The US criminal justice system is broken and from a careful evaluation, it is broken because it has always been supervised, instead of being managed. Evidence of brokenness includes manifest injustice based inter alia on racial and social class profiling. Many people who have been convicted, jailed, or even executed have later been found to have been innocent (Neubauer & Fradella, 2018). Overreliance on plea bargaining is also evidence of brokenness within the system. The members of staff who work in the criminal courts are carefully supervised, instead of being closely managed. The courts themselves are also keenly supervised instead of being comprehensively managed. Finally, the judicial process of the criminal justice systems is dominated by a supervisory approach instead of managerial one. For the instant term paper, supervision will have the meaning of giving meticulous instructions, monitoring the strict implementation of those instructions, then receiving a report of the instruction for either correction or affirmation (Shaw & Killer, 2018). Conversely, management will take the meaning of direct involvement during the planning, implementation, and evaluation of an activity. The criminal justice systems are broken almost irrevocably since for decades, it has always been supervised instead of being managed, a situation that needs urgent extenuation 

Statutory Supervision versus Management 

The criminal courts in America are divided into state and federal courts and are all governed by extremely stringent rules; hence amounting to supervisions as opposed to management.
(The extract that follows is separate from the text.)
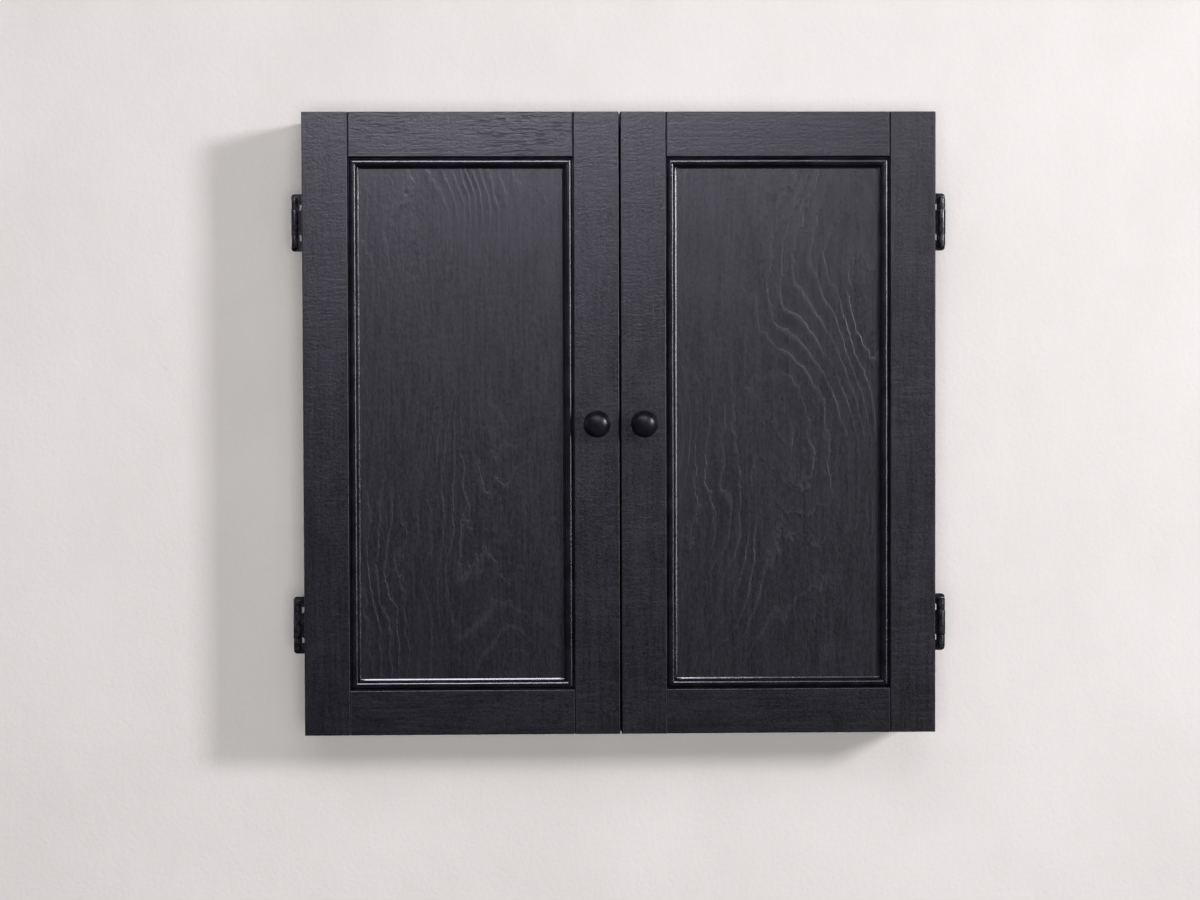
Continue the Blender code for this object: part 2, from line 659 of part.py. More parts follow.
def make_dart_rack(name, side, axis):
    """A wooden rack: a back plate on the door's bottom rail and a notched shelf on top."""
    rear = DOOR_BACK + FIT_GAP
    middle = (OPENING_INNER + OPENING_OUTER) / 2
    low = middle - RACK_WIDTH / 2
    high = middle + RACK_WIDTH / 2
    shelf_edge = rear + RACK_SHELF_DEPTH
    slot_end = shelf_edge - DART_SLOT_DEPTH
    outline = [(low, rear), (low, shelf_edge)]
    for index in range(DART_SLOT_COUNT):
        slot = middle + (index - (DART_SLOT_COUNT - 1) / 2) * DART_SLOT_PITCH
        half = DART_SLOT_WIDTH / 2
        outline.append((slot - half, shelf_edge))
        outline += arc((slot, slot_end + half), half, 180, 360, 6)
        outline.append((slot + half, shelf_edge))
    outline += [(high, shelf_edge), (high, rear)]
    outline = [(side * across, y) for across, y in outline]
    bm = drawn_out(outline, "Z", RACK_HIGH - RACK_SHELF_THICKNESS, RACK_HIGH)
    rack = piece(name, bm, (side * middle, rear, RACK_HIGH), "black_lacquer", axis)
    plate = block(
        (side * low, rear, RACK_LOW),
        (side * high, rear + RACK_BACK_THICKNESS, RACK_HIGH - RACK_SHELF_THICKNESS / 2),
    )
    weld(rack, plate, f"{name}_plate")


def make_door(door, side):
    axis = bpy.data.objects.new(f"{door}_door_axis", None)
    axis.location = (side * BARREL_X, BARREL_Y, 0.0)
    bpy.context.collection.objects.link(axis)

    make_stile(f"{door}_hinge_stile", side, HALF_WIDTH, OPENING_OUTER, axis)
    meeting = make_stile(f"{door}_meeting_stile", side, SEAM_EDGE, OPENING_INNER, axis)
    make_door_rail(f"{door}_top_rail", side, 1, axis)
    make_door_rail(f"{door}_bottom_rail", side, -1, axis)
    board(
        f"{door}_panel",
        (side * (OPENING_INNER - PANEL_TONGUE), PANEL_FACE, -OPENING_HALF_HEIGHT - PANEL_TONGUE),
        (side * (OPENING_OUTER + PANEL_TONGUE), PANEL_REAR, OPENING_HALF_HEIGHT + PANEL_TONGUE),
        "black_lacquer",
        axis,
    )
    make_beading(door, side, axis)
    score_rear = PANEL_REAR + FIT_GAP
    board(
        f"{door}_scoreboard",
        (side * (OPENING_INNER + SCOREBOARD_MARGIN), score_rear, RACK_HIGH + SCOREBOARD_MARGIN),
        (
            side * (OPENING_OUTER - SCOREBOARD_MARGIN),
            score_rear + SCOREBOARD_THICKNESS,
            OPENING_HALF_HEIGHT - SCOREBOARD_MARGIN,
        ),
        "slate_board",
        axis,
    )
    make_dart_rack(f"{door}_dart_rack", side, axis)

    knob_x = side * KNOB_ACROSS
    make_knob(f"{door}_knob", (knob_x, DOOR_FACE - FIT_GAP, 0.0), axis)
    head_seat = DOOR_BACK + FIT_GAP
    shank = head_seat - DOOR_FACE + FIT_GAP + KNOB_SCREW_BITE
    screw(f"{door}_knob_screw", shank, (knob_x, head_seat, 0.0), 1, "zinc_steel", axis)
    hole = lay_along_y(rod(SCREW_HOLE_RADIUS, DOOR_FACE - FIT_GAP, DOOR_BACK + FIT_GAP), 1)
    cut(meeting, moved(hole, (knob_x, 0.0, 0.0)), f"{door}_knob_hole")

    bumper_z = (HALF_HEIGHT + INNER_HALF_HEIGHT) / 2
    bumper_x = side * (SEAM_EDGE + BUMPER_INSET)
    thickness = DOOR_STANDOFF - 2 * FIT_GAP
    for place, end in {"top": 1, "bottom": -1}.items():
        centre = (bumper_x, DOOR_BACK + FIT_GAP + thickness, end * bumper_z)
        bm = moved(lay_along_y(rod(BUMPER_RADIUS, 0.0, thickness)), centre)
        piece(f"{door}_{place}_bumper", bm, centre, "rubber", axis, smooth=True)

    for place, z in HINGE_HEIGHTS.items():
        make_frame_wing(f"{door}_{place}_frame_wing", side, z)
        make_door_wing(f"{door}_{place}_door_wing", side, z, axis)
        make_pin(f"{door}_{place}_hinge_pin", side, z)


clear_scene()
make_box()
make_back()
for door_name, door_side in SIDES.items():
    make_door(door_name, door_side)
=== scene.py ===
"""A black wall cabinet for a dart board, finished piece by piece on its fixed frame."""

import json
import math

import bmesh
import bpy
from mathutils import Matrix, Vector, noise

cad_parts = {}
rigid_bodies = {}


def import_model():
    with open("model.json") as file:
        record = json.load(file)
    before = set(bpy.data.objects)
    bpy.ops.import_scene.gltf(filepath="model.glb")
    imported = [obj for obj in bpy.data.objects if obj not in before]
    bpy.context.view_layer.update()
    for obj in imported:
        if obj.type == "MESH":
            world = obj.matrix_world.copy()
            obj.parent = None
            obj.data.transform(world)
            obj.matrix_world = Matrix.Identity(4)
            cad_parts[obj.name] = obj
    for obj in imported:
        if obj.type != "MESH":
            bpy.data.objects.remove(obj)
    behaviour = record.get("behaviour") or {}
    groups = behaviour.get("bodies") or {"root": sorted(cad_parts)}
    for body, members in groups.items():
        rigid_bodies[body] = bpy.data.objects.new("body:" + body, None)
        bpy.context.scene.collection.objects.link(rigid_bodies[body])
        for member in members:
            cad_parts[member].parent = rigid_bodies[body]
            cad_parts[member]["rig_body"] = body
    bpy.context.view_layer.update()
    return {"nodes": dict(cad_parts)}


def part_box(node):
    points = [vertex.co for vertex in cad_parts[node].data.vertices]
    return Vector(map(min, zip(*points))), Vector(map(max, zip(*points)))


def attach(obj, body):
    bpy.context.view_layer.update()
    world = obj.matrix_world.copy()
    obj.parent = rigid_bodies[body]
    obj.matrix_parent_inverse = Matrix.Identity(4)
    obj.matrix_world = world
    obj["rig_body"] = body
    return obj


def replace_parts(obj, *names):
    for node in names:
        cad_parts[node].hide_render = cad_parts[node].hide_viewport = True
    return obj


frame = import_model()

# ------------------------------------------------------------------ camera
# The cabinet is seen almost square on, from a little left of its middle and just above it.
CAMERA_PLACE = (-0.081, -2.595, 0.045)
CAMERA_TURN = 1.39  # degrees to the right
CAMERA_TILT = -1.63
CAMERA_ROLL = -0.18
CAMERA_LENS = 75.1  # millimetres, on a sensor of this width
CAMERA_SENSOR = 36.0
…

The courts adhere to an adversarial system where the defendant is pitted against the state with the judge playing the role of a fair adjudicator (Findley, 2017). The determination of the guilt or innocence of a defendant is determined by a jury after an adversarial and in most cases acrimonious hearing. The only other option to a jury trial is either a bench trial or a plea of guilty. The rules outlined above are mainly rigid and non-negotiable in criminal trials, both in the state and federal courts hence they are supervisory in nature, not managerial. A managerial process would have rules that allow the judge and prosecutor to handle every case on its own merits and determine the best cause of action on a case to case basis. Due to the laws that take a supervisory approach, the courts are as victims of the system as the defendants are. The main casualty of the stringent and supervisory status of the laws within the criminal justice process is justice itself as it is seldom served.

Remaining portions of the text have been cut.